_Objective_:
Beginning with the first line below, please repeat the material exactly, ending with the line that includes "floor = number(base)".
[begin Supplied information]
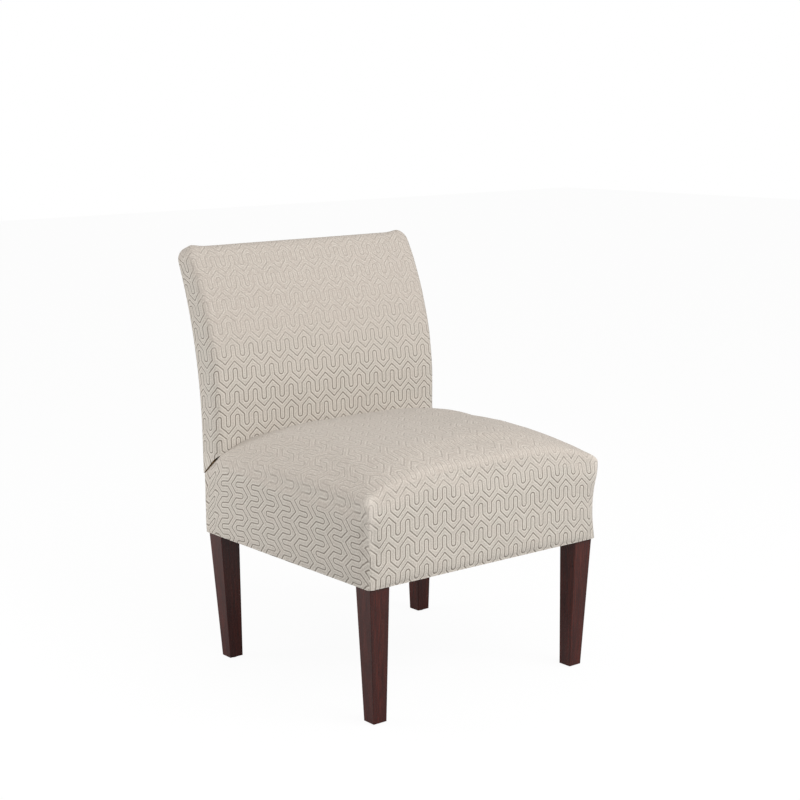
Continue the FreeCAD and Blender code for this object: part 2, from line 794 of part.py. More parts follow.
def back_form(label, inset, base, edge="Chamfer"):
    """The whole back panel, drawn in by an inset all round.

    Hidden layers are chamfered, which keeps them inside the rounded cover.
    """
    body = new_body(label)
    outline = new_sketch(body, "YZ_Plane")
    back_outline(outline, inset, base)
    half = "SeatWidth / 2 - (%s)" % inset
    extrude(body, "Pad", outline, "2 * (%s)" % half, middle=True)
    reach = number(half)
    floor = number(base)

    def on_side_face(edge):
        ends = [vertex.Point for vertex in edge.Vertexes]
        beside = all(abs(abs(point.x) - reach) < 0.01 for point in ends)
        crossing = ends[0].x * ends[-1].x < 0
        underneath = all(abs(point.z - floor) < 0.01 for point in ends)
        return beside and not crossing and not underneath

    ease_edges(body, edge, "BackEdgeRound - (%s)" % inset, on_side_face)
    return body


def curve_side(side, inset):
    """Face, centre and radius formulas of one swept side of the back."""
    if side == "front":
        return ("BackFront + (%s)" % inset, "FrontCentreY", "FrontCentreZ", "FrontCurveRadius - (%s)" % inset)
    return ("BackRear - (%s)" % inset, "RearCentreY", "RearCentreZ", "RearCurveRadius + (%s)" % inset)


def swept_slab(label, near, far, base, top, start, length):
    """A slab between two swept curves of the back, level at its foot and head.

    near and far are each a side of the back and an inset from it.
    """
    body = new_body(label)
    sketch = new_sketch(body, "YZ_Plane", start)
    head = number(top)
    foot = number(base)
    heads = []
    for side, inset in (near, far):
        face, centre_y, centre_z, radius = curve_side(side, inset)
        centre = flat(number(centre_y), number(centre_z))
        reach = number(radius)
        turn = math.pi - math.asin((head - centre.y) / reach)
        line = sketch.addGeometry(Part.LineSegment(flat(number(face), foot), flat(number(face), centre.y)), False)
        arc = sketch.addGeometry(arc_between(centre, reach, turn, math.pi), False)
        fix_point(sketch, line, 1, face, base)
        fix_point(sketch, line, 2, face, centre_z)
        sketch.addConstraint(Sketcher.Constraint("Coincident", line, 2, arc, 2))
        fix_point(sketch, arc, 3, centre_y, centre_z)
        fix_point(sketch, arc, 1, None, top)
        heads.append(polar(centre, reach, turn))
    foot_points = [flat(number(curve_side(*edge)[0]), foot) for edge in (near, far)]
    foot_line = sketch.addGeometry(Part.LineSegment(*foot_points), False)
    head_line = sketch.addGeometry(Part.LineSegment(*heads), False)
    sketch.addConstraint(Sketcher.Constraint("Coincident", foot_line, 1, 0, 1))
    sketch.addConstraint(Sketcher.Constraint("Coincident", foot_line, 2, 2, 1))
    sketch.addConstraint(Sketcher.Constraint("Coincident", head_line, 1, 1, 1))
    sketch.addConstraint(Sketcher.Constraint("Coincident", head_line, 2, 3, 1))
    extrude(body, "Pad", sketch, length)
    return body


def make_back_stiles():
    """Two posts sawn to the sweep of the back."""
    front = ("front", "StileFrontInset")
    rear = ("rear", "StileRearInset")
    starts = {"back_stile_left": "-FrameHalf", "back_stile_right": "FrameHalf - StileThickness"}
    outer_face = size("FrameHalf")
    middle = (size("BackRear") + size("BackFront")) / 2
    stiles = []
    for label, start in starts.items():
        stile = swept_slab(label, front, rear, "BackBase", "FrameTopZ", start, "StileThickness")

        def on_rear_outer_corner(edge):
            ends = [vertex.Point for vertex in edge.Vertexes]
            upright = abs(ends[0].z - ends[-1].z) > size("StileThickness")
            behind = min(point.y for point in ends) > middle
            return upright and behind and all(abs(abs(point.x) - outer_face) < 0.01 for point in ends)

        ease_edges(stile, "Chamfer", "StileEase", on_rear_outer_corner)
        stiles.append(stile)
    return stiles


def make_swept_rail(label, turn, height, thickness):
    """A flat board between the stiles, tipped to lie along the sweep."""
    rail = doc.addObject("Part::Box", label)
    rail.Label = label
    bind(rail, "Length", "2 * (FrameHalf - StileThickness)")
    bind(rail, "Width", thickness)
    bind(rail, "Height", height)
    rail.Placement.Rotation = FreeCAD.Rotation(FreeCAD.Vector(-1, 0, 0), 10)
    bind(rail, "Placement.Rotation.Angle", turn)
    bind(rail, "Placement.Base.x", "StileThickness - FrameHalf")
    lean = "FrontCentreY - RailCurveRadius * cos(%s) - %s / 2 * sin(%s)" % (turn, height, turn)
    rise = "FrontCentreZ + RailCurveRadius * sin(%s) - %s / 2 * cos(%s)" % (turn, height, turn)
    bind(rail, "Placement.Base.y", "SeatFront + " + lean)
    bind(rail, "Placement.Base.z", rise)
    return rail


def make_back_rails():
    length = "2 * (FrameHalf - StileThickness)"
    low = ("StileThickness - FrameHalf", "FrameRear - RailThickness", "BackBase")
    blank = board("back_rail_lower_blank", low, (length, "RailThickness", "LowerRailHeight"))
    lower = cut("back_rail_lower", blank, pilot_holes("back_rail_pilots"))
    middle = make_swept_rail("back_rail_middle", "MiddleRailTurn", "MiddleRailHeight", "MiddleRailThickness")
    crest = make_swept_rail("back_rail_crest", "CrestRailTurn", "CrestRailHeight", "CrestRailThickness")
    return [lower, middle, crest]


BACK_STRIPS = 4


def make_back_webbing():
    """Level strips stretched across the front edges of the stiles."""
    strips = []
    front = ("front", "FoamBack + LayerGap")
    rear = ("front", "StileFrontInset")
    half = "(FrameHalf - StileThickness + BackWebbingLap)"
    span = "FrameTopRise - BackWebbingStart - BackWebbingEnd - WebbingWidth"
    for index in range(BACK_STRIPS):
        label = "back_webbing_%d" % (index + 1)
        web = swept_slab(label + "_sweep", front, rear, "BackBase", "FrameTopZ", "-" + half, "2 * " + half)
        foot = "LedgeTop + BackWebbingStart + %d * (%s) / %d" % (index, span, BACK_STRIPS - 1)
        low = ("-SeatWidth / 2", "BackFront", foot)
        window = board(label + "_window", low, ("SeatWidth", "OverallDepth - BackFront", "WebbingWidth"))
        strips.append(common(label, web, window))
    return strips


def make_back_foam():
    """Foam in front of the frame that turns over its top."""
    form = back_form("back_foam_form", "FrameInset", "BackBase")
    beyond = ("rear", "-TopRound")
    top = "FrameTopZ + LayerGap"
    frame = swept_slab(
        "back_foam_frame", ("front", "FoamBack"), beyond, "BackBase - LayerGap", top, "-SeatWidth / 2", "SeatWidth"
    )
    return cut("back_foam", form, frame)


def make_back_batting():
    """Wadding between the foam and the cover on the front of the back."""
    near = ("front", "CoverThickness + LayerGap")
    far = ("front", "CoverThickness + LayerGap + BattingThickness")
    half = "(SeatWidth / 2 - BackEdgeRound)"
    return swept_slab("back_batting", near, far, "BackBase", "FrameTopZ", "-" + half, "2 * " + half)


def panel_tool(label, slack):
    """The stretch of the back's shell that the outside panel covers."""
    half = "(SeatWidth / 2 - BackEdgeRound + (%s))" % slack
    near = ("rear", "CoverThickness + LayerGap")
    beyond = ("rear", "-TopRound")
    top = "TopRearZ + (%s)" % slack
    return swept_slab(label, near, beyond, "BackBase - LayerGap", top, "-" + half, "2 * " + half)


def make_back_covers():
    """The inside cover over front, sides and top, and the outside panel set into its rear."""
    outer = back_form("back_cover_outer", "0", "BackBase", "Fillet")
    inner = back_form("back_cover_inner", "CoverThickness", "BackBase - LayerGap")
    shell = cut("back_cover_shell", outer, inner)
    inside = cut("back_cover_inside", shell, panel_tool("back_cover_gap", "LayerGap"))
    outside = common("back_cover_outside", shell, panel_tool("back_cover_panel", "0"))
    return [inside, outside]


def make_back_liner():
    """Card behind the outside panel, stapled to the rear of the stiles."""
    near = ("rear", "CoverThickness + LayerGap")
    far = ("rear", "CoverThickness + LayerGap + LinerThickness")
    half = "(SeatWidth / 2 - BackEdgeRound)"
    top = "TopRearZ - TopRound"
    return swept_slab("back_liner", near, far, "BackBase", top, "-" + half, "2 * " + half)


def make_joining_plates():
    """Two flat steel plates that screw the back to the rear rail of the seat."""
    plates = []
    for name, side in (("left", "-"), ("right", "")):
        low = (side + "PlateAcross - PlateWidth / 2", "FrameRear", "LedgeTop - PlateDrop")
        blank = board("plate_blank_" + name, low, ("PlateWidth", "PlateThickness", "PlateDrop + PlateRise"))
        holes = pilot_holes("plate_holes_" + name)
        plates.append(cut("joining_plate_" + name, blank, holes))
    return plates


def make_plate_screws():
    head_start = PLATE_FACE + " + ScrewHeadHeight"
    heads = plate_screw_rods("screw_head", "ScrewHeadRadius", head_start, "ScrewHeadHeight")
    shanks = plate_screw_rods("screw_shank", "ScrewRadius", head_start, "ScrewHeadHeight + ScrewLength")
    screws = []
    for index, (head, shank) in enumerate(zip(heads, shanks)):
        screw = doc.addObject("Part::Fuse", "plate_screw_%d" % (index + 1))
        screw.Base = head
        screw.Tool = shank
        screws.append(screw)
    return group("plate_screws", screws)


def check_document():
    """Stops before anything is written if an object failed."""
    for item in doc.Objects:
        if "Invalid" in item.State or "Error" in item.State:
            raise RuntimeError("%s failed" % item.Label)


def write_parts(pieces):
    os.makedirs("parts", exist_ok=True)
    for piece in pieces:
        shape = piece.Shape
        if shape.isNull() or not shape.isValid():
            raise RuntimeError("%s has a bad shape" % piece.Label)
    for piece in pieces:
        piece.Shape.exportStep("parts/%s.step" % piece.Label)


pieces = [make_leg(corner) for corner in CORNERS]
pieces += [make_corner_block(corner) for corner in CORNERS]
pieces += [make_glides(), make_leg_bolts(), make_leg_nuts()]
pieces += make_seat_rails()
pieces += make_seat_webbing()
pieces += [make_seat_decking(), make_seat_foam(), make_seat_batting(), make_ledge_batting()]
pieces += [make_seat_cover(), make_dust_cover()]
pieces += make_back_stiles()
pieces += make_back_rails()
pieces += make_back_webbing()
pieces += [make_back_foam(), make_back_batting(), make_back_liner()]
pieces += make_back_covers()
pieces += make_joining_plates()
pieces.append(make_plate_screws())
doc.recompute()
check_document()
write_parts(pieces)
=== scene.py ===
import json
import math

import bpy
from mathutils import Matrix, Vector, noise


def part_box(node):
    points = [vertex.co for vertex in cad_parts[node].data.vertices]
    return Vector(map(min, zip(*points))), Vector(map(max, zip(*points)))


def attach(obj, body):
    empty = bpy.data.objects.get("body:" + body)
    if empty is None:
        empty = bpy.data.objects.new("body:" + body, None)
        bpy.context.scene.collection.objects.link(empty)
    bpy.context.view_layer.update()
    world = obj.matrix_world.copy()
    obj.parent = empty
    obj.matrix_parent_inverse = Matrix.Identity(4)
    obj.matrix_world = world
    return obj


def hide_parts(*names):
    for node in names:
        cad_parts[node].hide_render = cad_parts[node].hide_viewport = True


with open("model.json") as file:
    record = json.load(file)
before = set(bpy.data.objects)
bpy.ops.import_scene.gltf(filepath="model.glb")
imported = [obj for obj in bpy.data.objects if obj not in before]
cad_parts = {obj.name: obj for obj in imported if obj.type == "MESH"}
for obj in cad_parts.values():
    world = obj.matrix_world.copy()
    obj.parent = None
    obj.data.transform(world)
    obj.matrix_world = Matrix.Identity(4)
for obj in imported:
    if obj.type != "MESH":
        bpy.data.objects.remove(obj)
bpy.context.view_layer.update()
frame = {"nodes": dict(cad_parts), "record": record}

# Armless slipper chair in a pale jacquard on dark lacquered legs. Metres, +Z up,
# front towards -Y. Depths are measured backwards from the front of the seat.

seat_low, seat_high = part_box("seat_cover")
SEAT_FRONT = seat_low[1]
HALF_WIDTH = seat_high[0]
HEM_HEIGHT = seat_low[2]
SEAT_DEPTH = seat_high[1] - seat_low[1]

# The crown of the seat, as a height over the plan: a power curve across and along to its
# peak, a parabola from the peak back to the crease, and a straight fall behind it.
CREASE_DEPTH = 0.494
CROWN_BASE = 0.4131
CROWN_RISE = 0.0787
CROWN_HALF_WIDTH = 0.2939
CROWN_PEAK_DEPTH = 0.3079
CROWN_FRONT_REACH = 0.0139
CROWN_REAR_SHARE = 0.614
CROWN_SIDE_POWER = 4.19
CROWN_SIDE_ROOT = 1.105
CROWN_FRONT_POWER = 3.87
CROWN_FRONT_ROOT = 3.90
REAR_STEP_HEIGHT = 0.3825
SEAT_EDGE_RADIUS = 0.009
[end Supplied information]
_Result of the task_:
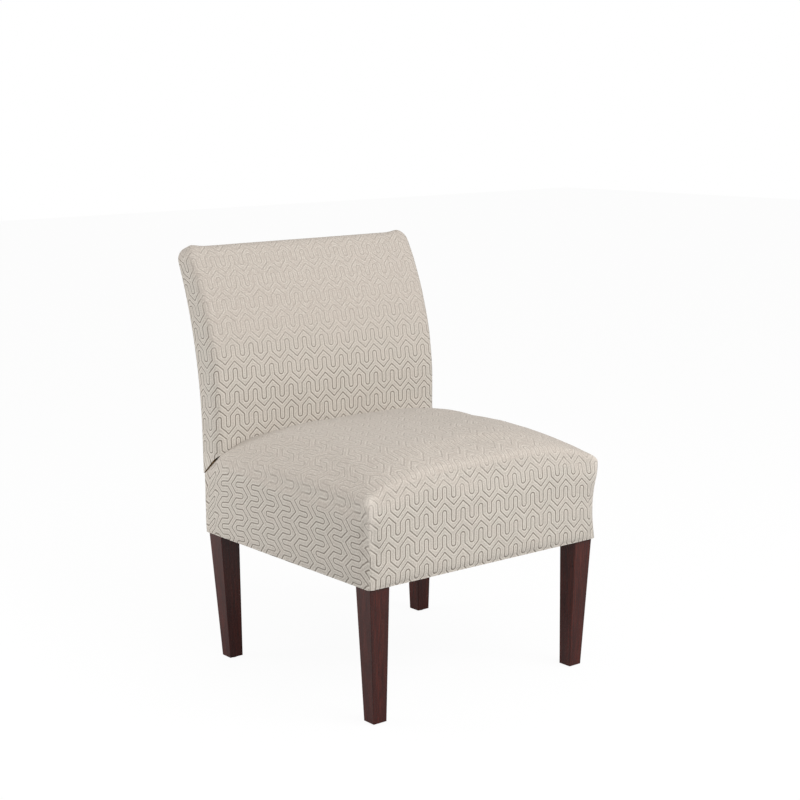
Continue the FreeCAD and Blender code for this object: part 2, from line 794 of part.py. More parts follow.
def back_form(label, inset, base, edge="Chamfer"):
    """The whole back panel, drawn in by an inset all round.

    Hidden layers are chamfered, which keeps them inside the rounded cover.
    """
    body = new_body(label)
    outline = new_sketch(body, "YZ_Plane")
    back_outline(outline, inset, base)
    half = "SeatWidth / 2 - (%s)" % inset
    extrude(body, "Pad", outline, "2 * (%s)" % half, middle=True)
    reach = number(half)
    floor = number(base)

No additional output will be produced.